JOHN HARWOOD: Tell me about, in terms of getting stuff done, the rest of the year. There has been a lot of hope from the White House, the administration, some of the business community and others who believe in trade expansion, that the Trans Pacific Partnership can get done before the next president takes office. Is that going to happen?

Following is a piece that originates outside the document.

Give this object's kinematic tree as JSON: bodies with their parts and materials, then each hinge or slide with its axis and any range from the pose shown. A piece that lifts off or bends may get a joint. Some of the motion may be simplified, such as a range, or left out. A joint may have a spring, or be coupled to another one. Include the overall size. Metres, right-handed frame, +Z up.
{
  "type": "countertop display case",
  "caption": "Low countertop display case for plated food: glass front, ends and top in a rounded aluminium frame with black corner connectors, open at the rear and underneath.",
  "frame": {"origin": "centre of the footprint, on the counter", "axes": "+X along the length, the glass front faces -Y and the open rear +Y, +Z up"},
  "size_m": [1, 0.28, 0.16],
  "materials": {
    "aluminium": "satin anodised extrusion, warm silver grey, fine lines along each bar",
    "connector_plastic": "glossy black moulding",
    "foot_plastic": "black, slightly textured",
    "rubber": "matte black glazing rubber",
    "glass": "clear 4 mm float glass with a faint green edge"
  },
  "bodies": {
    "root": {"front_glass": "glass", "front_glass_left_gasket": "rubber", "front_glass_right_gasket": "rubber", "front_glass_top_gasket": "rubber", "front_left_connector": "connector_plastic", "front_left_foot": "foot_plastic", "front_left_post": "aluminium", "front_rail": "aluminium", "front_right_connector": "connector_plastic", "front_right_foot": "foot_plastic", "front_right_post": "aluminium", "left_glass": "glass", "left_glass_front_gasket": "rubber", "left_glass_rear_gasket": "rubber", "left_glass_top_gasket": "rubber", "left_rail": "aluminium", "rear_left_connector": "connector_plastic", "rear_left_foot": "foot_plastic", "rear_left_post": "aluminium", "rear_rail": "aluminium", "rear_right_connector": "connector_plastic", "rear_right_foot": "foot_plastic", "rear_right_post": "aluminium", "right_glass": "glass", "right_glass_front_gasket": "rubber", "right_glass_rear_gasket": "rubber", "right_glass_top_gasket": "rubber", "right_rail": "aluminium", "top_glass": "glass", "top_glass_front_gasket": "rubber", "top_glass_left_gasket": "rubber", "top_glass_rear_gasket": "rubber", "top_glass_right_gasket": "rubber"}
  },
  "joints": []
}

CHUCK SCHUMER: It's all up to – you got the wrong guy sitting in this seat. There's only one person who will decide that. Just one: Mitch McConnell. If he puts it on the floor, it could get done. I think if he puts it on the floor, it may well get its 51 votes in the Senate even if some Democrats change their views. But it's an iffy question for the House to get a majority in the house. I just don't know what he's going to do. And he hasn't consulted me or anyone. What I was saying was – oh, that's what got me onto Bob Dylan. You don't need a weatherman to know which way the wind blows. So the Republican electorate is more against free trade than the Democratic electorate. That's an interesting fact that I didn't know until this year.

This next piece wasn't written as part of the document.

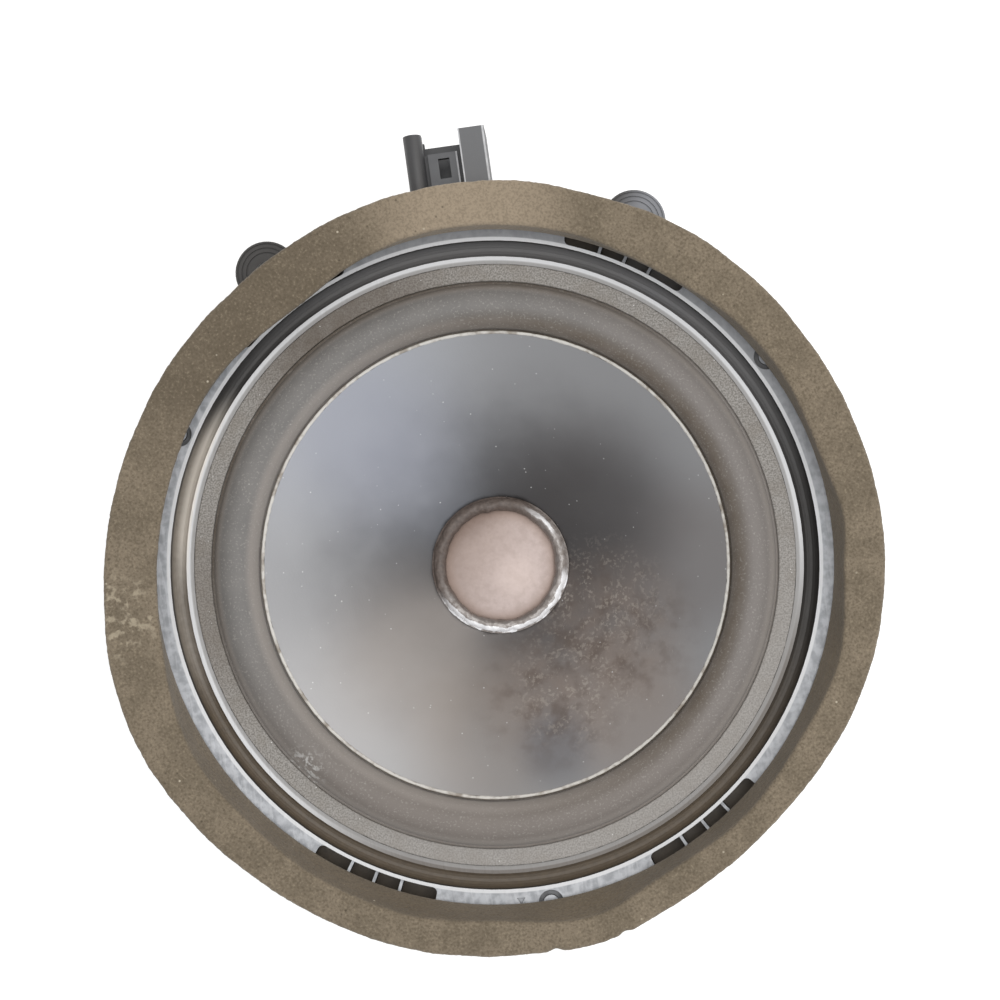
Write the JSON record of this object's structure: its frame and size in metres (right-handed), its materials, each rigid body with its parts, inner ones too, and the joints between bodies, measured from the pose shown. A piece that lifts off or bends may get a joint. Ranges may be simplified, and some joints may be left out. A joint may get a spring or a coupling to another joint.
{
  "type": "car door loudspeaker",
  "caption": "Car door mid-bass loudspeaker: foam-sealed round flange, screw ears, side connector, rubber-edged aluminium cone and ferrite motor.",
  "frame": {"origin": "on the cone's axis, in the plane of the flange's rear face that seats on the door panel", "axes": "+Z forward out of the cone, +Y from the cone's axis towards the connector, +X to the right seen from the front"},
  "size_m": [0.182, 0.1948, 0.0805],
  "materials": {
    "basket_plastic": "dark grey glass-filled moulding, its front face hazed light grey",
    "foam": "olive-brown open-cell polyurethane foam, scuffed",
    "tape": "double-sided adhesive film",
    "gasket_board": "grey speckled pressed fibre board",
    "surround_rubber": "matt grey rubber, dusty",
    "cone_aluminium": "satin spun aluminium with brown grime",
    "clear_glue": "glossy uneven adhesive bead",
    "cap_cloth": "pinkish-beige pressed cloth, matt",
    "former_film": "amber polyimide film",
    "kraft_paper": "brown kraft paper wrap",
    "copper_wire": "enamelled copper wire",
    "black_glue": "black adhesive dots",
    "spider_cloth": "resin-treated corrugated cotton",
    "plated_steel": "zinc-plated low-carbon steel",
    "ferrite": "sintered ferrite, dark grey",
    "connector_plastic": "dark grey moulding with shiny edges",
    "terminal_metal": "tin-plated brass",
    "solder": "bright solder",
    "tinsel_braid": "braided copper tinsel"
  },
  "bodies": {
    "frame": {"basket": "basket_plastic", "foam_gasket": "foam", "foam_tape": "tape", "surround_ring": "gasket_board", "surround": "surround_rubber", "spider": "spider_cloth", "top_plate": "plated_steel", "magnet": "ferrite", "yoke": "plated_steel", "plate_rivets": "plated_steel", "connector_housing": "connector_plastic", "terminal_left": "terminal_metal", "terminal_right": "terminal_metal", "solder_joints": "solder", "tinsel_lead_left": "tinsel_braid", "tinsel_lead_right": "tinsel_braid"},
    "cone_assembly": {"cone": "cone_aluminium", "cone_edge_bead": "clear_glue", "dust_cap": "cap_cloth", "cap_glue": "clear_glue", "coil_former": "former_film", "former_collar": "kraft_paper", "coil_winding": "copper_wire", "lead_anchors": "black_glue"}
  },
  "joints": [
    {"name": "cone_travel", "type": "slide", "parent": "frame", "child": "cone_assembly", "axis": [0, 0, 1], "range_m": [-0.005, 0.005], "stiffness_N_per_m": 1500, "deforming": ["surround", "spider", "tinsel_lead_left", "tinsel_lead_right"]}
  ]
}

JOHN HARWOOD: Merrick Garland. Do you see the Republicans, if Hillary Clinton wins the presidency, going ahead and putting him up for a vote and him being confirmed?

CHUCK SCHUMER: A lot of it depends on the election results. If Hillary gets 350 electoral votes, and we have 52-53-54 senators, it's more likely he'll do that than if Hillary wins by a narrow margin and we have 50 votes. And it's probably certain he wouldn't do it if Trump wins or if he has the majority - either one.

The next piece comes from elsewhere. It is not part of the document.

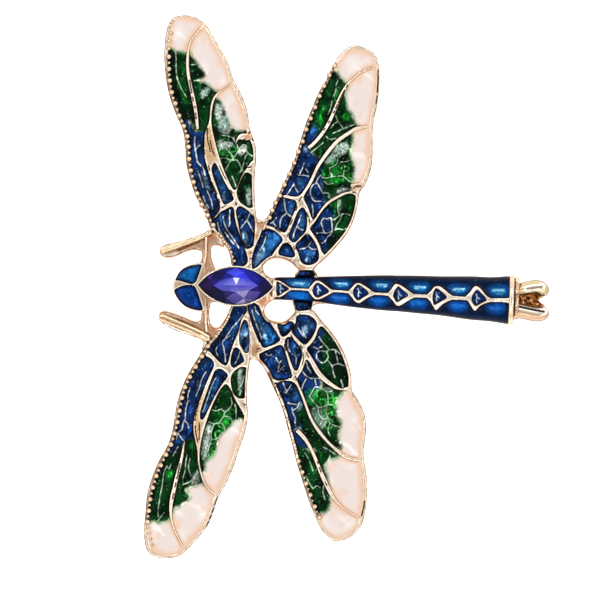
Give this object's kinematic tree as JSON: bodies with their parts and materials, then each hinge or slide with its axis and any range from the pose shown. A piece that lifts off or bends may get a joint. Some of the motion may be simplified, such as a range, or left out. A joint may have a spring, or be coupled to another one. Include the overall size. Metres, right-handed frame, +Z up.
{
  "type": "insect brooch",
  "caption": "Dragonfly brooch with four drooping enamelled wings, a long ribbed tail and one navette stone, with a pin and catch on its back.",
  "frame": {"origin": "middle of the plan outline, on the surface that the wing tips rest on", "axes": "+X from head to tail, +Y to the insect's right wings, +Z up out of the enamelled face"},
  "size_m": [0.0514, 0.0708, 0.0082],
  "materials": {
    "metal": "polished, pale rose gold plate",
    "blue enamel": "glossy translucent enamel",
    "green enamel": "glossy translucent enamel",
    "shaded enamel": "glossy enamel running from blue or green into pale pink",
    "stone": "faceted, foiled behind"
  },
  "bodies": {
    "root": {"casting": "metal", "thorax_stone": "stone", "right_eye_enamel": "blue enamel", "left_eye_enamel": "blue enamel", "right_fore_strip_enamel": "shaded enamel", "right_fore_fan_enamel": "shaded enamel", "right_fore_sliver_enamel": "blue enamel", "right_fore_green_enamel": "green enamel", "right_fore_blue_enamel": "blue enamel", "right_fore_root_enamel": "blue enamel", "left_fore_strip_enamel": "shaded enamel", "left_fore_fan_enamel": "shaded enamel", "left_fore_sliver_enamel": "blue enamel", "left_fore_green_enamel": "green enamel", "left_fore_blue_enamel": "blue enamel", "left_fore_notch_enamel": "blue enamel", "left_fore_root_enamel": "blue enamel", "right_hind_strip_enamel": "shaded enamel", "right_hind_fan_enamel": "shaded enamel", "right_hind_green_enamel": "green enamel", "right_hind_lead_enamel": "blue enamel", "right_hind_root_enamel": "blue enamel", "right_hind_petal_enamel": "blue enamel", "right_hind_drop_enamel": "blue enamel", "right_hind_heel_enamel": "blue enamel", "left_hind_strip_enamel": "shaded enamel", "left_hind_fan_enamel": "shaded enamel", "left_hind_green_enamel": "green enamel", "left_hind_lead_enamel": "blue enamel", "left_hind_root_enamel": "blue enamel", "left_hind_petal_enamel": "blue enamel", "left_hind_drop_enamel": "blue enamel", "left_hind_heel_enamel": "blue enamel", "right_tab_enamel": "blue enamel", "left_tab_enamel": "blue enamel", "right_tail_enamel": "blue enamel", "left_tail_enamel": "blue enamel", "tail_diamond_1_enamel": "blue enamel", "tail_diamond_2_enamel": "blue enamel", "tail_diamond_3_enamel": "blue enamel", "tail_diamond_4_enamel": "blue enamel", "tail_diamond_5_enamel": "blue enamel", "tail_diamond_6_enamel": "blue enamel", "pin_back": "metal"}
  },
  "joints": []
}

CHUCK SCHUMER: I'm so glad he won the Nobel Prize. I love that man. And did you see what they said when they gave him the prize?


CHUCK SCHUMER: They quoted a couplet from "Lay, Lady, Lay." "Why wait any longer for the one you love when he's standing in front of you?" They put that in. Those Nobel committees, those old guys in the Nobel committee put that. Bob Dylan had a huge and profound influence on me. And that, you know, like when the Giants win in football, I'm just happy. But anyway. Sorry. What was the question? When I talk about Bob Dylan, I go in reverie.